- SUPPLIED RECORDS -
== == ==
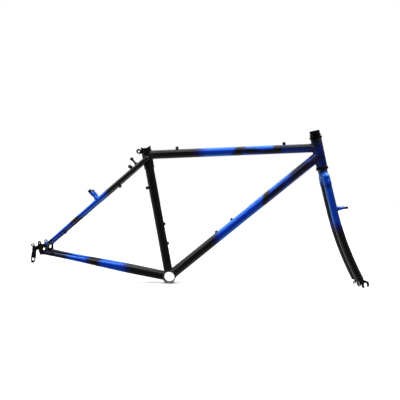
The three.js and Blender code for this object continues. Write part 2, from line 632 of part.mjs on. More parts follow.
// The crown: an arch from one socket over to the other, and a neck for the steerer.
function crown() {
  const toSide = (side) => ([x, y, z]) => vec(x, y * side, z);
  const leg = (side) => [
    bladePoint(CROWN.socketEnd, side), bladePoint(CROWN.socketTop, side),
    ...[CROWN.bend, CROWN.shoulder].map(toSide(side)),
  ];
  const arch = [...leg(-1), toSide(1)(CROWN.middle), ...leg(1).reverse()];
  const section = new THREE.Shape().absarc(0, 0, CROWN.armRadius, 0, 2 * Math.PI);
  const path = new THREE.CatmullRomCurve3(arch, false, "centripetal");
  const arms = new THREE.ExtrudeGeometry(section, {
    steps: 14, curveSegments: 8, bevelEnabled: false, extrudePath: path,
  });
  const neck = lathe([
    [0, -CROWN.neckDrop], [CROWN.neckRadius, -CROWN.neckDrop], [CROWN.neckRadius, -2.4],
    [CROWN.seatRadius, -1.6],
    [CROWN.seatRadius, 0], [0, 0],
  ]);
  const sockets = [1, -1].map((side) => blade(side).body(GAP, 0, 4));
  const bore = bar(origin, axis, STEERER.radius + GAP, 4 * STEERER.below);
  return cut(join(solid(arms), neck), bore, ...sockets);
}

function fork() {
  const steererRing = hollow(STEERER.radius - STEERER.wall, STEERER.radius, -STEERER.below, STEERER.above);
  const pieces = [mesh("steerer_tube", steererRing, BARE), mesh("fork_crown", crown(), BLUE)];
  for (const [side, hand] of [[1, "left"], [-1, "right"]]) {
    const limb = blade(side);
    pieces.push(mesh("fork_blade_" + hand, cut(limb.shell(), forkTongue(side, PLATE + 2 * GAP, GAP)), BLUE));
    pieces.push(mesh("fork_dropout_" + hand, forkDropout(side), BLACK));
    const share = (FORK_STUD.down - FORK.bladeTop) / (FORK.bladeEnd - FORK.bladeTop);
    const { T } = limb.frameAt(share);
    const out = vec(-T.z, 0, T.x).normalize();
    out.applyAxisAngle(acrossFrame, radians(FORK_STUD.droop));
    const post = brakeStud(limb.at(share), out, FORK_STUD);
    pieces.push(mesh("front_brake_stud_" + hand, cut(post, limb.body(GAP)), BLUE));
  }
  return pieces;
}

// ---- The scene graph ----
const steering = new THREE.Group();
steering.position.copy(headAt(-LOWER_STACK));
steering.rotation.y = -radians(HEAD.lean);
const { fixed, turning } = headset();
steering.add(...fixed, ...turning, ...fork());

const frameset = new THREE.Group();
frameset.add(...frontTriangle(), ...rearTriangle(), steering);

const root = new THREE.Group();
root.add(frameset);
root.updateMatrixWorld(true);
const extent = new THREE.Box3().setFromObject(root, true);
frameset.position.set(-(extent.min.x + extent.max.x) / 2, 0, -extent.min.z);

export default root;
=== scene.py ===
"""Looks for a steel mountain bicycle frameset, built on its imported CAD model.

Sizes in the classes are millimetres from the centre of the bottom bracket shell, with X forward, Y to the
rider's left and Z up, as in the part's source. Bench turns them into metres in the row frame.
"""

from __future__ import annotations

import logging
import math
from dataclasses import dataclass, field
from enum import Enum
from typing import Any, Callable, Iterable, Sequence

import bmesh
import bpy
import numpy as np
from mathutils import Matrix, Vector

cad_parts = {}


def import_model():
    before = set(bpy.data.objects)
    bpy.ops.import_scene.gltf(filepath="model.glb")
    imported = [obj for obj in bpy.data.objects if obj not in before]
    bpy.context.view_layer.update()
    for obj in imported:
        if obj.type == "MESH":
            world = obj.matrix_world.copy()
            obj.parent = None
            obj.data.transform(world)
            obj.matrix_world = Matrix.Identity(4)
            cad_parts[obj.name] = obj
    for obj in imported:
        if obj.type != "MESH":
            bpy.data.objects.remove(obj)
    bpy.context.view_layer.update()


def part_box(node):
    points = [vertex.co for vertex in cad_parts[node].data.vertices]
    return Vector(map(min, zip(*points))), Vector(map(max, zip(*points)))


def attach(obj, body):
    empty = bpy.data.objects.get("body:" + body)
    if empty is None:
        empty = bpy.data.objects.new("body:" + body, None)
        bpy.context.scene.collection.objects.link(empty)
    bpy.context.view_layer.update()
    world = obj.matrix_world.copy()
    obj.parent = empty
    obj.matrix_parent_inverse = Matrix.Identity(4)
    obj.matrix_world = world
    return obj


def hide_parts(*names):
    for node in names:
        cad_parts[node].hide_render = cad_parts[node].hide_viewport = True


log = logging.getLogger("frameset")

MM = 0.001
# Settings that several nodes share.
SMOOTH = {"interpolation_type": "SMOOTHSTEP"}
TIMES = {"operation": "MULTIPLY"}
# In metres: points this close are one.
MERGE_DISTANCE = 2e-6
TURN = 2 * math.pi
# Points worked out between two given ones before a path is spaced evenly.
STEPS_PER_SPAN = 160
ACROSS = np.array([0.0, 1.0, 0.0])
Pair = tuple[float, float]
Profile = Sequence[Pair]


class Body(Enum):
    """The CAD bodies that pieces ride on."""

    FRAME = "frame"
    FORK = "fork"
    LOWER_BALLS = "lower_balls"
    UPPER_BALLS = "upper_balls"


class Side(Enum):
    """Which side of the bicycle a piece is on: the sign of its Y."""

    LEFT = 1
    RIGHT = -1

    @property
    def hand(self) -> str:
        """The word that the CAD nodes of this side end in."""
        return self.name.lower()


# Geometry in numbers
def unit(vector: np.ndarray) -> np.ndarray:
    """The vectors of an array, each scaled to a length of one."""
    return vector / np.linalg.norm(vector, axis=-1, keepdims=True)


def up(lean: float) -> np.ndarray:
    """The direction of a line that leans back from upright."""
    return np.array([-math.sin(math.radians(lean)), 0.0, math.cos(math.radians(lean))])


def ahead(lean: float) -> np.ndarray:
    """The forward direction square to up(lean), in the frame's plane."""
    return np.array([math.cos(math.radians(lean)), 0.0, math.sin(math.radians(lean))])


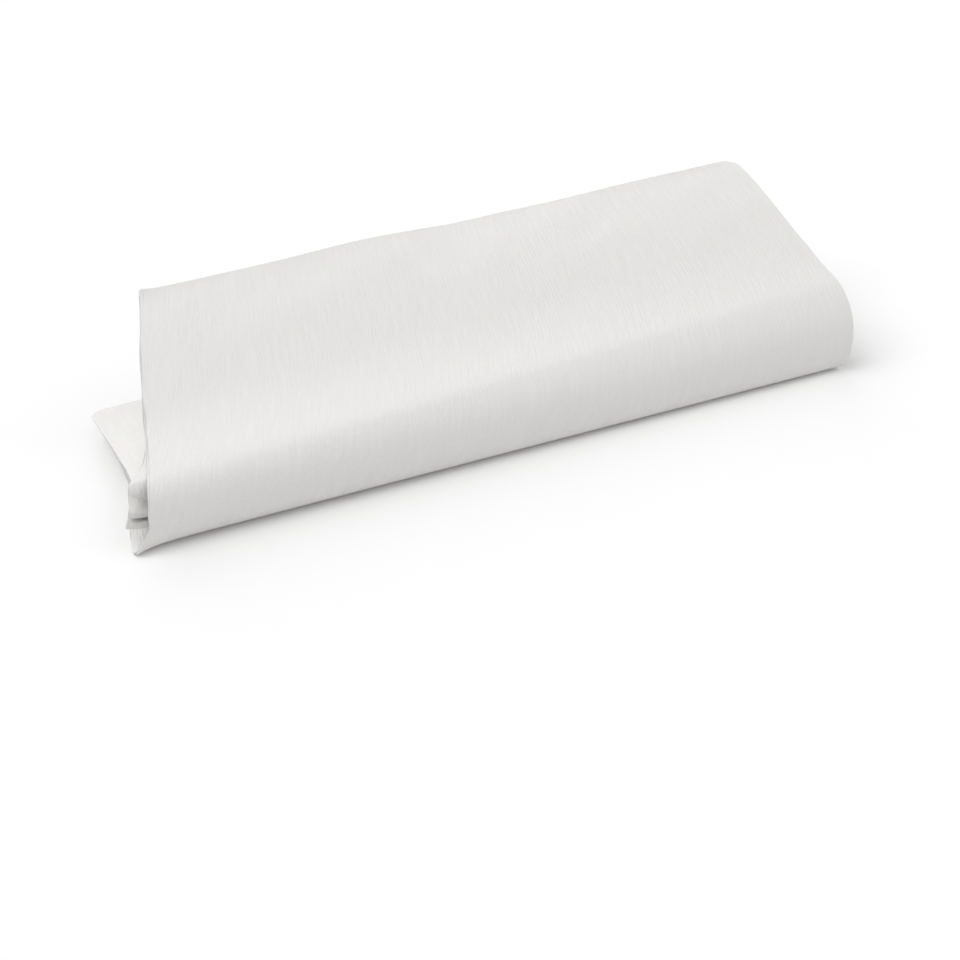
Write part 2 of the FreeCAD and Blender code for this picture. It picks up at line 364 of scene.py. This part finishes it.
stations = foldPath()
places = rowPlaces(stations)
shares = columnShares()
rows = curveWeights(places, stations.shape[1]) @ stations
print("fold path", len(places), "rows", len(shares), "columns")

# Both ends' rows are joined straight across, and their corners are rounded.
pull = cornerPull(rows[:, :, 3], rows[:, :, 4])
across = shares[None, :, None]
grid = rows[0][:, None] * (1 - across) + rows[1][:, None] * across
inward = pull[0][:, None] * (1 - shares) - pull[1][:, None] * shares
middle = grid[:, :, :3].copy()
middle[:, :, 0] += inward

# Away from the left end the folds sink, by sink * (1 - exp(-way / reach)), and the lower left
# corner is pulled forwards and down to a tip, by exp(-(place / reach)^2 - way / reach).
fromLeft = middle[:, :, 0] - middle[:, :1, 0]
middle[:, :, 2] -= grid[:, :, 7] * (1 - np.exp(-fromLeft / crumple["endReach"]))
tipPlace, tipReach, tipAlong = crumple["tip"]
tip = np.exp(-(((places[:, None] - tipPlace) / tipReach) ** 2) - fromLeft / tipAlong)
middle[:, :, 1] -= crumple["tipPull"] * tip
middle[:, :, 2] = np.maximum(middle[:, :, 2] - crumple["tipDrop"] * tip, half)
middle[:, :, 2] += crumpled(middle[:, :, 0], middle[:, :, 1], np.clip(grid[:, :, 5], 0, 1), grid[:, :, 3])
facing = surfaceNormals(middle)
print("folds and dents")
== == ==
Locate all lines holding the word "this", then copy them out.

The three.js and Blender code for this object continues. Write part 2, from line 632 of part.mjs on. More parts follow.
# In metres: points this close are one.
        """The word that the CAD nodes of this side end in."""
Write part 2 of the FreeCAD and Blender code for this picture. It picks up at line 364 of scene.py. This part finishes it.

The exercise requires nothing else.